* [WHAT IS REQUIRED] Gather each line of the records where "that" appears.

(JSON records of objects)
[START]

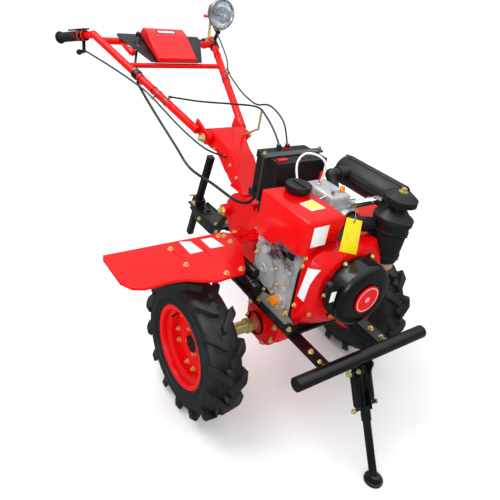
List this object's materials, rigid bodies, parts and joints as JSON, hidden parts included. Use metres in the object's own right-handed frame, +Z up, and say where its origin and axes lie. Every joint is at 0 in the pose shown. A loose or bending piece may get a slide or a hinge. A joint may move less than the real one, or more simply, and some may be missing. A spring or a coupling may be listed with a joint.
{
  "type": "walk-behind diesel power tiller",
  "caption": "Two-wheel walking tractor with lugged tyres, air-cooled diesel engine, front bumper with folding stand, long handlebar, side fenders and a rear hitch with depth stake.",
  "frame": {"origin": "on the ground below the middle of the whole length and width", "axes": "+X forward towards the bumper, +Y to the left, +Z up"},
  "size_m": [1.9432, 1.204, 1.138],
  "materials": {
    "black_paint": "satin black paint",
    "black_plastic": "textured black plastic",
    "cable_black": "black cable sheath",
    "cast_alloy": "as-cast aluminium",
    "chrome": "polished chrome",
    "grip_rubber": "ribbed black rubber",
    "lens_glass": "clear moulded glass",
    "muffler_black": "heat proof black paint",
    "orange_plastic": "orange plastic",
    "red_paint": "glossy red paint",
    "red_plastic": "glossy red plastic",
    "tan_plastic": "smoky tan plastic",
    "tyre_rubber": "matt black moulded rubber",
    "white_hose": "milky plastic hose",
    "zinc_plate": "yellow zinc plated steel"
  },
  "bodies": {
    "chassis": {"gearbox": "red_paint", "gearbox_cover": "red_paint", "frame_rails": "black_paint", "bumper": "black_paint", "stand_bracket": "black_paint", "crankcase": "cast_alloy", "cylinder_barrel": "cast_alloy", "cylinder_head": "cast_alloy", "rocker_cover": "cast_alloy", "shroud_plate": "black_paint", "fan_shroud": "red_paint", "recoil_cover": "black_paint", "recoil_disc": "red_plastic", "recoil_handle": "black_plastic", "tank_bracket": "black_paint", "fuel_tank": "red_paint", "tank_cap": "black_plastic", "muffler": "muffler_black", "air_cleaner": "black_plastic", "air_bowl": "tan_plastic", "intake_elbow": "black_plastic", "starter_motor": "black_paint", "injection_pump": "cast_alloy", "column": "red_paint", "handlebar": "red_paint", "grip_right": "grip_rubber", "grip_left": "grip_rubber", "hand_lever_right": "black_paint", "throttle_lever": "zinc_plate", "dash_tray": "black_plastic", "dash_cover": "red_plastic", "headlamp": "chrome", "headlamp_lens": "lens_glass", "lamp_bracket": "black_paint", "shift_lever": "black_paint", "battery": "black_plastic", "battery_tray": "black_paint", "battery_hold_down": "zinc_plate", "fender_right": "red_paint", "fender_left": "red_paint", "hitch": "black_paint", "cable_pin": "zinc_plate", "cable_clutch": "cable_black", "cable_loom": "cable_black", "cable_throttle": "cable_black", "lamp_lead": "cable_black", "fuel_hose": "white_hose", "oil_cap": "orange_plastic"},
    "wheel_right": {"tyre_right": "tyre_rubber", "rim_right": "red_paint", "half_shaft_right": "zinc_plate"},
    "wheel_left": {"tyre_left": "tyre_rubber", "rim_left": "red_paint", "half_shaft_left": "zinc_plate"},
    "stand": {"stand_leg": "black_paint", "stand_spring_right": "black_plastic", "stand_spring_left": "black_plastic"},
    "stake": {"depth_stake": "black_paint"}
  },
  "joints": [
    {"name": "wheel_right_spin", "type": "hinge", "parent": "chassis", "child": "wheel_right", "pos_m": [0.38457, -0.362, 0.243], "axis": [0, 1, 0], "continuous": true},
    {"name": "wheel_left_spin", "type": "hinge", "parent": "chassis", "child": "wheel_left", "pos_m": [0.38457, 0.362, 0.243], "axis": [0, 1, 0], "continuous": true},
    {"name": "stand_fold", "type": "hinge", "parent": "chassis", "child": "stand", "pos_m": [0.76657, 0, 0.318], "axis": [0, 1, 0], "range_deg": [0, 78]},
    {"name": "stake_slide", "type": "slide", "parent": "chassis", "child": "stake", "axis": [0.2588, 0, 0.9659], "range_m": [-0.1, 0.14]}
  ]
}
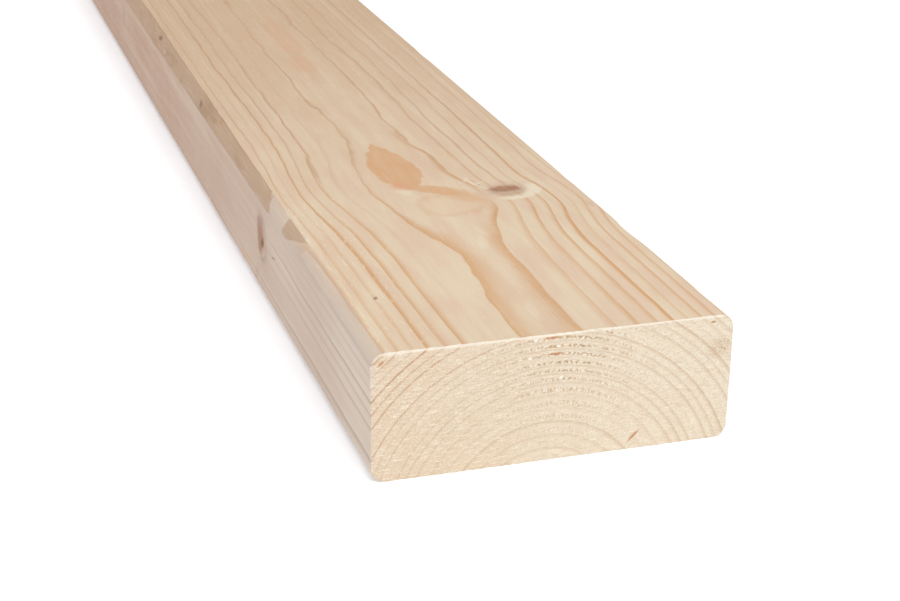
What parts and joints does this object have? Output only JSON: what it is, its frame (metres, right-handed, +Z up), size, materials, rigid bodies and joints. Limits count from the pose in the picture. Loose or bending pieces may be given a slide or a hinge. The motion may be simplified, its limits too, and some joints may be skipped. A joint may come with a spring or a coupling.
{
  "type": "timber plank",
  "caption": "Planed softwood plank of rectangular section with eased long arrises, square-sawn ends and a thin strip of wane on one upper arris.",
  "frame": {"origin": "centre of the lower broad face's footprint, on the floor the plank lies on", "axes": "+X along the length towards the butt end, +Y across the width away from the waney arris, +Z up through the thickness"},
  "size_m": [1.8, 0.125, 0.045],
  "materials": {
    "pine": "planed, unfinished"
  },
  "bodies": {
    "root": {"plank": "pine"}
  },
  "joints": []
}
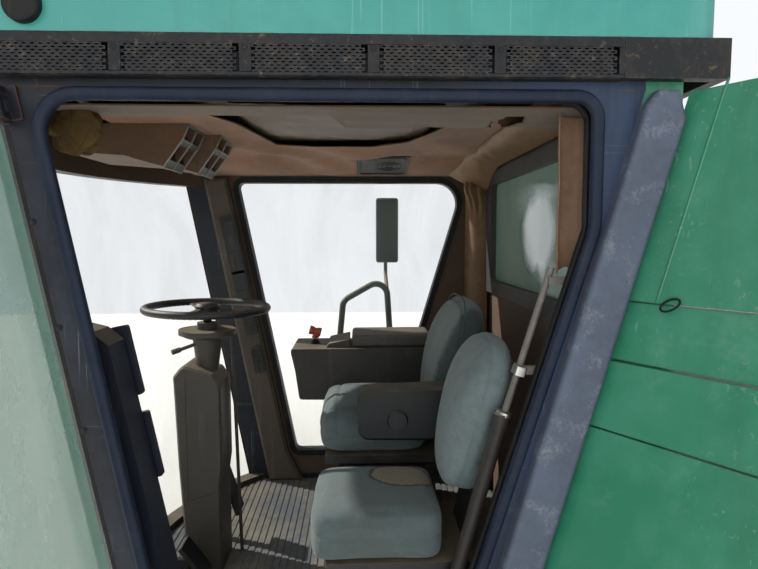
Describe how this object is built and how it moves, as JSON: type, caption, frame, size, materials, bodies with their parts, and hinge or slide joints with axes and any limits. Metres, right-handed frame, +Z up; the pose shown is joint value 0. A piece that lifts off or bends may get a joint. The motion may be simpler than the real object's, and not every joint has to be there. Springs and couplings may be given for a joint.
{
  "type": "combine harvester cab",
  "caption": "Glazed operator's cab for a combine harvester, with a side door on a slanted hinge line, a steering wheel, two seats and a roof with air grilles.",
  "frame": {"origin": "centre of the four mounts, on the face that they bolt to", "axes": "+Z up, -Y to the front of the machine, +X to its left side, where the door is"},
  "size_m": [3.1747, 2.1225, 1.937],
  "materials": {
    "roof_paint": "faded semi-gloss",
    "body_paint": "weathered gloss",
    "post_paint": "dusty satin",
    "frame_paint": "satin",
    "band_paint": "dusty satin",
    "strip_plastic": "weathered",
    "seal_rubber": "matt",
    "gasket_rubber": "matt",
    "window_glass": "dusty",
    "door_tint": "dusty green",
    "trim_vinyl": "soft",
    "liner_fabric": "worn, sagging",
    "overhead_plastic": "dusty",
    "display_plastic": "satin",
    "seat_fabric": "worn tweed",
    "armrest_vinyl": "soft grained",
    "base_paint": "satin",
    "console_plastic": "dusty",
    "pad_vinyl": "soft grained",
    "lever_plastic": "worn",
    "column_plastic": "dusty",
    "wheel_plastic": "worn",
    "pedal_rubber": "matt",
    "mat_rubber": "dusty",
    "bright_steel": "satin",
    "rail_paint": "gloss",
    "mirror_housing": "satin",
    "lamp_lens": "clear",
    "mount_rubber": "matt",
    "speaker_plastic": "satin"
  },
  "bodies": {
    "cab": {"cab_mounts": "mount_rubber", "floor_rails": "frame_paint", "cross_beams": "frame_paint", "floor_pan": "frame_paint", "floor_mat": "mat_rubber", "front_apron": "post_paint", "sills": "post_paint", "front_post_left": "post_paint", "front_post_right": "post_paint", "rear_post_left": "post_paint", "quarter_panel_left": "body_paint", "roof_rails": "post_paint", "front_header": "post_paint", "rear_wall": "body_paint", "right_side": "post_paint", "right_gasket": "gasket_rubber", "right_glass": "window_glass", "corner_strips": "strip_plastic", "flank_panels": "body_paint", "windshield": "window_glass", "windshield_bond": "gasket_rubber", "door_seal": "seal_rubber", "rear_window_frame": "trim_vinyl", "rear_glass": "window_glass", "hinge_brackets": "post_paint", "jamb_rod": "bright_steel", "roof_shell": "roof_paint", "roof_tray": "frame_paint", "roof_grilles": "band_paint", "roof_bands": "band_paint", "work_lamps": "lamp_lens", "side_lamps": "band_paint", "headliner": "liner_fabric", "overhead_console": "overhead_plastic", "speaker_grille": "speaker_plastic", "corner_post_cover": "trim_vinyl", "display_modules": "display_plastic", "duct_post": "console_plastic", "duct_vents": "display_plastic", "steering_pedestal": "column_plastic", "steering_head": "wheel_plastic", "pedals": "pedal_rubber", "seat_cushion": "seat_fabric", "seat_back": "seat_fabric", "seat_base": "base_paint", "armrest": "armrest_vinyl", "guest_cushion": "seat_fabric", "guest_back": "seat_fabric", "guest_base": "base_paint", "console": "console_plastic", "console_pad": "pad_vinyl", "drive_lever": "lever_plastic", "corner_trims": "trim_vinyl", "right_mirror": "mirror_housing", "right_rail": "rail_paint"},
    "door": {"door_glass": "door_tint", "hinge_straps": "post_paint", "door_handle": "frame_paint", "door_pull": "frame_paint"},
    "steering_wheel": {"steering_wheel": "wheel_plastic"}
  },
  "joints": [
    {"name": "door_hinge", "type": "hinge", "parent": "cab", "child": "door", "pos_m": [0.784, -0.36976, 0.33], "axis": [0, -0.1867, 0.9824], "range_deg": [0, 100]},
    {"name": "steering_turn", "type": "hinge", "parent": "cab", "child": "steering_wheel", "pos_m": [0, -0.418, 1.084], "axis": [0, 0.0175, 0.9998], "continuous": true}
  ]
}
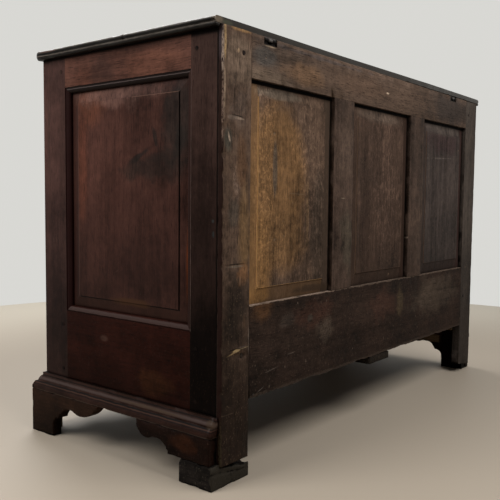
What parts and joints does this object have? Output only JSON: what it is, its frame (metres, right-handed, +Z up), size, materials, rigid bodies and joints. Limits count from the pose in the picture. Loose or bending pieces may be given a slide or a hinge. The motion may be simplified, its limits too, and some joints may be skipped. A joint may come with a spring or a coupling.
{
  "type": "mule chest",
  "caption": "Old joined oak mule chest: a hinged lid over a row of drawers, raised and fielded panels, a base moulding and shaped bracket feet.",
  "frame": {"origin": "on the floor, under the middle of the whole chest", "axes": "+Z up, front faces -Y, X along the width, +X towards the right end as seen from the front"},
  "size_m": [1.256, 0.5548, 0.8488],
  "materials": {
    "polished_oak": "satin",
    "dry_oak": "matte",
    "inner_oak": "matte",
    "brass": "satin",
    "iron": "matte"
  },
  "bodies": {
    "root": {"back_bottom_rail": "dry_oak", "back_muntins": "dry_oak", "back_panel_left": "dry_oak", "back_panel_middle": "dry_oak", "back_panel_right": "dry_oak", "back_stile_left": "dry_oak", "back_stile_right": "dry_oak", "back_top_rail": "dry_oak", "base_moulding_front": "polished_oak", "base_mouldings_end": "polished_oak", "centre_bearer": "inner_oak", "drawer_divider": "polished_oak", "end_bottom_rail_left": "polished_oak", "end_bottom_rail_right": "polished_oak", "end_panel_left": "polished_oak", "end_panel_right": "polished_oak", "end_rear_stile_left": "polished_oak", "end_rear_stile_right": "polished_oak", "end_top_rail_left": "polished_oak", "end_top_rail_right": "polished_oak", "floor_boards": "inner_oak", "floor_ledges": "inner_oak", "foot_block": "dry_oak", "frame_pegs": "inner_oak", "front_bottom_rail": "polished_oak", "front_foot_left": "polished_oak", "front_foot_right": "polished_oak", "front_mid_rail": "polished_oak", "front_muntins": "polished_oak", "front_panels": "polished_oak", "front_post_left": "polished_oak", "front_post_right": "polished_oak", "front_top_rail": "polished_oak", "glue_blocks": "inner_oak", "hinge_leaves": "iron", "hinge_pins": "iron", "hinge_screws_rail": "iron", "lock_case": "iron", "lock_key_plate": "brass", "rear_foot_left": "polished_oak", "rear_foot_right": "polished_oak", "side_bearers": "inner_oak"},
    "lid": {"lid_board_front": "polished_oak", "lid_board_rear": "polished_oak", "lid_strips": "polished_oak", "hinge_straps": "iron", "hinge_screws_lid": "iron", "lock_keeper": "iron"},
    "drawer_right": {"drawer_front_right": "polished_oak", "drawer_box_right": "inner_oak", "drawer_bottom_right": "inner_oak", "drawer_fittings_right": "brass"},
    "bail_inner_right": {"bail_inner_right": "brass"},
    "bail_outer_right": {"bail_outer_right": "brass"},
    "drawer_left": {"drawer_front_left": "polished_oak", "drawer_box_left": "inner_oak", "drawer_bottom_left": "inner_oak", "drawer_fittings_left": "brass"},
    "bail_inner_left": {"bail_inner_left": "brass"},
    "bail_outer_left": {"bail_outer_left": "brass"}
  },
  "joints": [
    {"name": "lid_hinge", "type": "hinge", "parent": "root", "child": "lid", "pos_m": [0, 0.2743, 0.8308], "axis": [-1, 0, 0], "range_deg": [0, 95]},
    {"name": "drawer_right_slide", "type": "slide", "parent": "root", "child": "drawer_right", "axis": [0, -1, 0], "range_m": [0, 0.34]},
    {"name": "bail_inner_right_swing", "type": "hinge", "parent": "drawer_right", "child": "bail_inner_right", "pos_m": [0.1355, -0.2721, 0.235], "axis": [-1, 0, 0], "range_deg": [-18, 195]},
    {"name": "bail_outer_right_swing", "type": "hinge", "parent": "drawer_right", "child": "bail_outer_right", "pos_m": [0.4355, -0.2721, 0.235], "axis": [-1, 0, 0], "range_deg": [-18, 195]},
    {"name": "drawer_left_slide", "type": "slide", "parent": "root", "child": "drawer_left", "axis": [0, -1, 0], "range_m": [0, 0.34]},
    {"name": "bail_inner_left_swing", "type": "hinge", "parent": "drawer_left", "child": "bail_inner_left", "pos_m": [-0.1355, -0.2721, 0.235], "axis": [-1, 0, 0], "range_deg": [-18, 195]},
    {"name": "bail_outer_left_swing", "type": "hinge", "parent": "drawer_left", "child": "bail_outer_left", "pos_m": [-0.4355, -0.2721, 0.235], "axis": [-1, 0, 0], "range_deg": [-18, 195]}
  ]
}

[END]

* [RESPONSE TO THIS TASK]
Describe how this object is built and how it moves, as JSON: type, caption, frame, size, materials, bodies with their parts, and hinge or slide joints with axes and any limits. Metres, right-handed frame, +Z up; the pose shown is joint value 0. A piece that lifts off or bends may get a joint. The motion may be simpler than the real object's, and not every joint has to be there. Springs and couplings may be given for a joint.
  "frame": {"origin": "centre of the four mounts, on the face that they bolt to", "axes": "+Z up, -Y to the front of the machine, +X to its left side, where the door is"},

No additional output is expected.